Comme son titre l’indique, l’ouvrage n’a pas pour objectif de se poser en analyse distanciée du système Hadopi et des questions réelles et légitimes sur la défense des auteurs que la promulgation de la loi pose. Ici, il s’agit d’un droit de réponse clairement partisan, faisant référence à l’absence de considération que les débats publics ont eu envers de nombreux acteurs essentiels de la vie culturelle. Pour certains, ce sera peut-être la limite de l’ouvrage tant chaque argument semble vouloir valider l’ineptie d’Hadopi, tournant en ridicule ceux (l’UMP, les réalisateurs de cinéma assimilés à une « nouvelle qualité française ») qui ont permis le passage en force du texte, bien que son application soit aussi difficile sur le plan technique (les pouvoirs publics se sont récemment félicités de l’envoi d’une dizaine de mails (!) menaçant de couper la connexion des pirates) que sur le plan juridique puisque une telle pratique législative pourrait être contredite par la Cour Européenne (l’accès à Internet étant maintenant reconnu comme un droit fondamental). Pour qui ne connaît pas la complexité du financement de la création culturelle et de la remontée des recettes (via l’exploitation, la télévision, les autres supports de vente), les propositions formulées dans Réponses à Hadopi paraîtront un peu rapides et superficielles, la volonté étant surtout de mettre dos à dos ceux qui s’en tiennent à une approche strictement répressive en s’accrochant exclusivement au droit patrimonial (la monétisation des œuvres) et ceux qui s’interrogent (à juste titre) sur la manière d’encadrer plus intelligemment les pratiques des internautes afin de soutenir la création artistique et de continuer à valoriser la place de l’auteur.
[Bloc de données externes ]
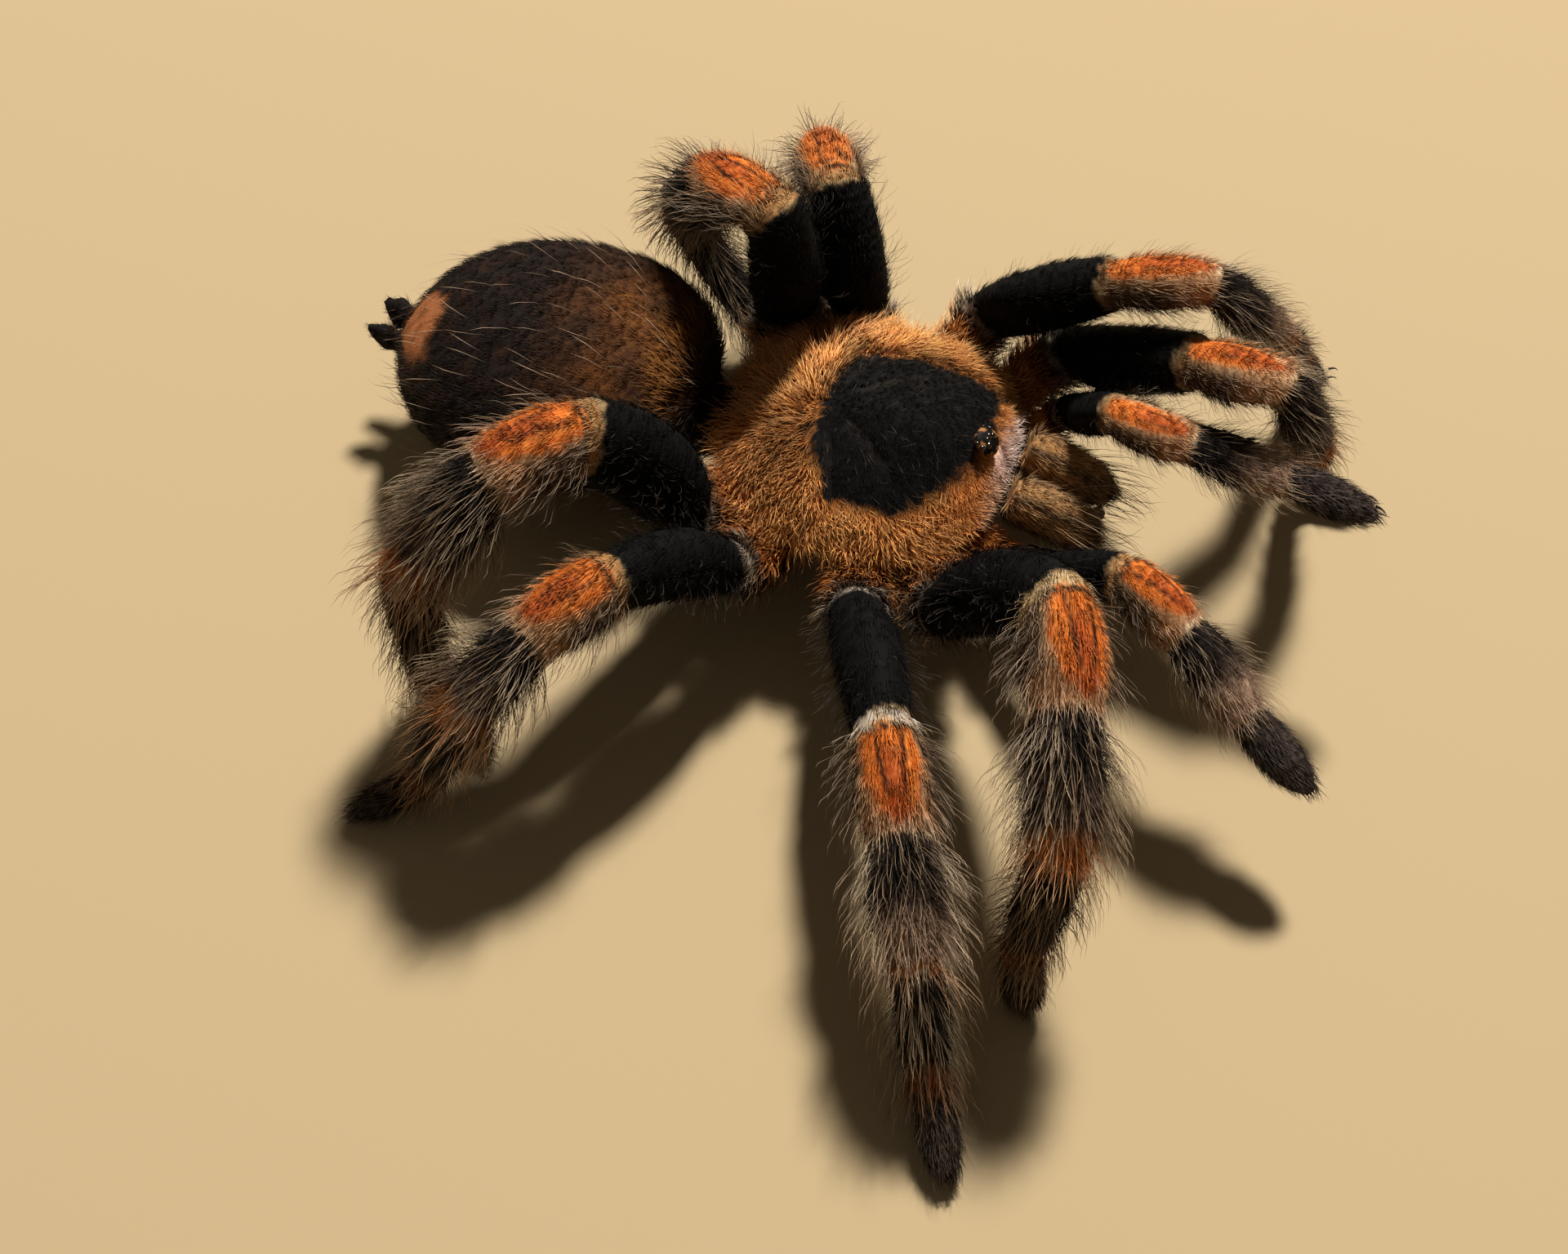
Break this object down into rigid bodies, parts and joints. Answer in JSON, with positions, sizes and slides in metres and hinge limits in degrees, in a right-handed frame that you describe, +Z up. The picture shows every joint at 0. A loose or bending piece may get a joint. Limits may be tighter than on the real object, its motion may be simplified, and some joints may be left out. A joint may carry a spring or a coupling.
{
  "type": "red knee tarantula",
  "caption": "Life-size still model of a red knee tarantula standing with high bent knees, furry black legs with orange knee bands and a tan-rimmed shield.",
  "frame": {"origin": "middle of the footprint box, on the floor", "axes": "+X to the spider's left, +Y towards its tail, +Z up"},
  "size_m": [0.0756, 0.0784, 0.025],
  "materials": {
    "velvet_coat": "short brown-black velvet hair",
    "flame_coat": "bright orange hair with bald stripes",
    "brown_coat": "grey-brown hair with pale bristles",
    "black_coat": "dense black hair with pale bristles",
    "tan_coat": "tan-orange felted hair",
    "polished_black": "glossy black chitin"
  },
  "bodies": {
    "root": {"abdomen": "velvet_coat", "carapace": "tan_coat", "chelicera_left": "brown_coat", "chelicera_right": "brown_coat", "eye_tubercle": "polished_black", "fang_left": "polished_black", "fang_right": "polished_black", "left_leg_1_femur": "velvet_coat", "left_leg_1_foot": "black_coat", "left_leg_1_hip": "brown_coat", "left_leg_1_patella": "flame_coat", "left_leg_1_tibia": "brown_coat", "left_leg_2_femur": "velvet_coat", "left_leg_2_foot": "black_coat", "left_leg_2_hip": "brown_coat", "left_leg_2_patella": "flame_coat", "left_leg_2_tibia": "brown_coat", "left_leg_3_femur": "velvet_coat", "left_leg_3_foot": "black_coat", "left_leg_3_hip": "brown_coat", "left_leg_3_patella": "flame_coat", "left_leg_3_tibia": "brown_coat", "left_leg_4_femur": "velvet_coat", "left_leg_4_foot": "black_coat", "left_leg_4_hip": "brown_coat", "left_leg_4_patella": "flame_coat", "left_leg_4_tibia": "brown_coat", "left_palp_femur": "velvet_coat", "left_palp_foot": "black_coat", "left_palp_hip": "brown_coat", "left_palp_patella": "flame_coat", "left_palp_tibia": "brown_coat", "right_leg_1_femur": "velvet_coat", "right_leg_1_foot": "black_coat", "right_leg_1_hip": "brown_coat", "right_leg_1_patella": "flame_coat", "right_leg_1_tibia": "brown_coat", "right_leg_2_femur": "velvet_coat", "right_leg_2_foot": "black_coat", "right_leg_2_hip": "brown_coat", "right_leg_2_patella": "flame_coat", "right_leg_2_tibia": "brown_coat", "right_leg_3_femur": "velvet_coat", "right_leg_3_foot": "black_coat", "right_leg_3_hip": "brown_coat", "right_leg_3_patella": "flame_coat", "right_leg_3_tibia": "brown_coat", "right_leg_4_femur": "velvet_coat", "right_leg_4_foot": "black_coat", "right_leg_4_hip": "brown_coat", "right_leg_4_patella": "flame_coat", "right_leg_4_tibia": "brown_coat", "right_palp_femur": "velvet_coat", "right_palp_foot": "black_coat", "right_palp_hip": "brown_coat", "right_palp_patella": "flame_coat", "right_palp_tibia": "brown_coat", "spinneret_left": "velvet_coat", "spinneret_right": "velvet_coat", "sternum": "velvet_coat"}
  },
  "joints": []
}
Si on ne saisit pas vraiment les tenants et les aboutissants de la mise en place de cette loi, certains faits relatés dans l’ouvrage sembleront à ce point aberrants qu’ils auraient certainement mérités d’être étayés afin de prouver combien l’énorme fossé existant entre les pouvoirs publics et les usagers tue dans l’œuf le développement d’un nouveau modèle économique. Pourtant, il suffit d’écouter le PDG d’Universal dire avec conviction que les CD se vendront toujours et qu’il faut tout simplement punir les contrevenants afin d’amener tout le monde à revenir à l’ancien mode de consommation pour être convaincu que le nouvel équilibre n’est pas pour demain. Il ne s’agit pas de nier les difficultés réelles et incontestables qu’Internet pose pour le financement des œuvres (musicales, audiovisuelles, mais on pourrait également parler des journaux qui voient leur modèle payant totalement remis en cause par la généralisation de la gratuité de l’information) mais plutôt de s’interroger sur le conservatisme avec lequel les leaders du marché abordent la question, convaincus qu’il leur revient toujours d’imposer leurs règles (promotions de certains artistes, choix de distribution, etc) et que les usagers n’ont qu’à les suivre, comme autrefois. Ce que rend bien compte Réponses à Hadopi, c’est le manque de perspective et de recul de ceux qui soutiennent ce projet, démunis face à la complexité que pose Internet dans la circulation des œuvres et dans la redéfinition de la place de l’artiste. Au-delà des clivages gauche/droite (rappel délicieux de la lettre ouverte signée par Arditi, Piccoli, Le Forestier et Gréco pensant que si Hadopi posait de vraies questions, la loi était en mesure d’apporter les bonnes réponses), l’ouvrage prouve combien les débats autour du droit d’auteur remettent fondamentalement en question le rôle du créateur dans notre société.
En cela, l’entretien accordé par Jean-Luc Godard, s’il n’a pas la richesse et la finesse d’analyse attendue du réalisateur de Film Socialisme, proposé en VOD avant sa sortie en salles l’année dernière, rappelle combien il est dans le cadre de cette loi surtout question de « droit », mettant de côté toute dimension liée au « devoir » des artistes. Les débats houleux autour d’Hadopi, entre partisans d’un ancien modèle économique qu’il faut préserver sous couvert de répression et ceux qui estiment, au contraire, qu’on tient peut-être là l’opportunité de penser de nouveaux modes de diffusion des œuvres, trahissent surtout l’obstination de certains à préserver certains privilèges liés à l’extrême monétisation de leurs œuvres. Hadopi est fait pour eux (on sanctionne ceux qui pillent les artistes les plus populaires par des points de sondage). Conduit avec des œillères, le projet de loi risque tout bonnement de se retrouver dans une voie sans issue, condamnant les plus courageux (c’est-à-dire ceux qu’Hadopi ne protège pas) à devoir réinventer dans leur coin de nouveaux modèles de diffusion qui seront, nous pouvons en être sûrs, validés à retardement par des leaders pour le moment en panne d’inspiration.